Configurational entropy-tailored NASICON cathode redox chemistry for capacity-dense and ultralong cyclability

Abstract

Sodium-ion batteries (SIBs) are a promising solution for large-scale energy storage, but their development is hindered by the limited performance of cathode materials. NASICON (Na superionic conductor)-type compounds offer fast Na⁺ diffusion and structural robustness, yet still suffer from low specific capacities (<120 mA h g⁻¹), poor cycling stability, and large volume changes – even after conventional doping. High-entropy (HE) engineering, a strategy that enhances structural and functional stability via multiple equimolar dopants, has shown great promise in layered oxides, but its application in NASICONs has been fundamentally challenging due to rigid polyanionic frameworks, dopant incompatibility, and redox mismatch. Here we report an entropy-stabilized NASICON cathode, Na_3.2V_1.5Cr_0.1Mn_0.1Fe_0.1Al_0.1Mg_0.1(PO₄)₃ (HE-V), synthesized by compositionally complex doping at the 12c Wyckoff site.

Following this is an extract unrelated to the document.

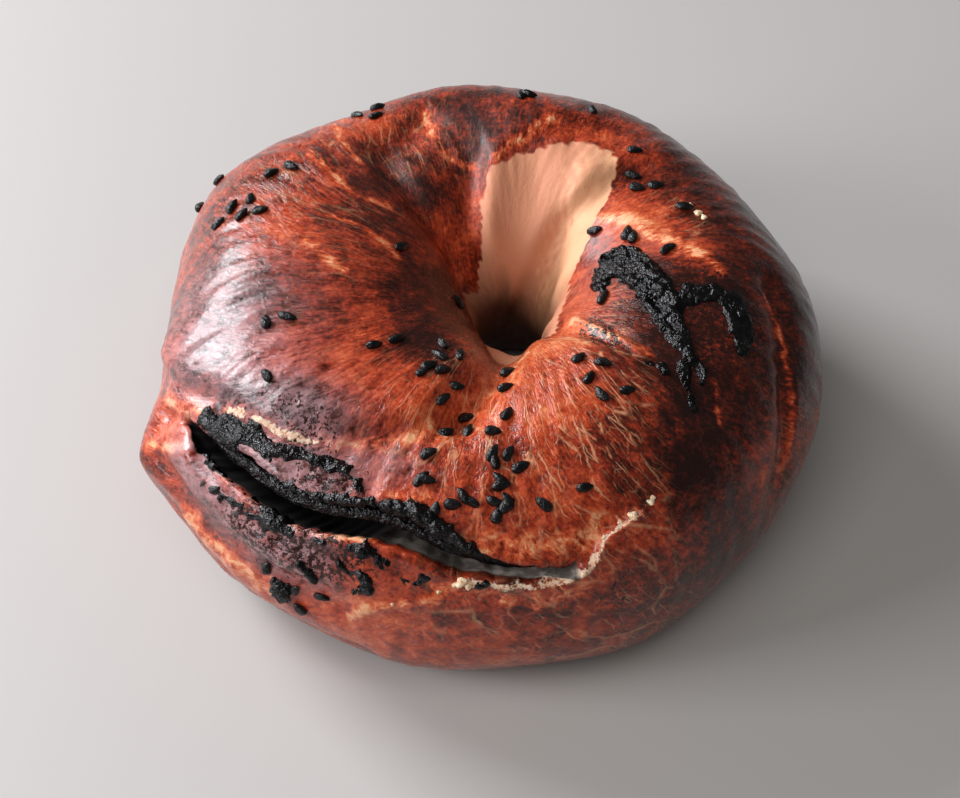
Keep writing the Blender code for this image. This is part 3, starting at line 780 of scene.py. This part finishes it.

The HE strategy enables the development of a single-phase material with enhanced redox flexibility and suppressed lattice strain. HE-V delivers a high reversible capacity of 170 mA h g⁻¹, enabled by multi-electron V⁵⁺/V⁴⁺/V³⁺/V²⁺ redox reactions, and demonstrates exceptional rate performance and cycling stability—maintaining performance over 10 000 cycles at 50C. Operando and ex situ characterization reveals a nearly zero-strain structure, low defect formation, and enhanced local bonding. Theoretical calculations further confirm bandgap narrowing and improved charge transport. This work establishes a new class of high-entropy polyanionic cathodes, overcoming long-standing limitations in NASICON chemistry and offering a viable path toward durable, high-energy SIBs.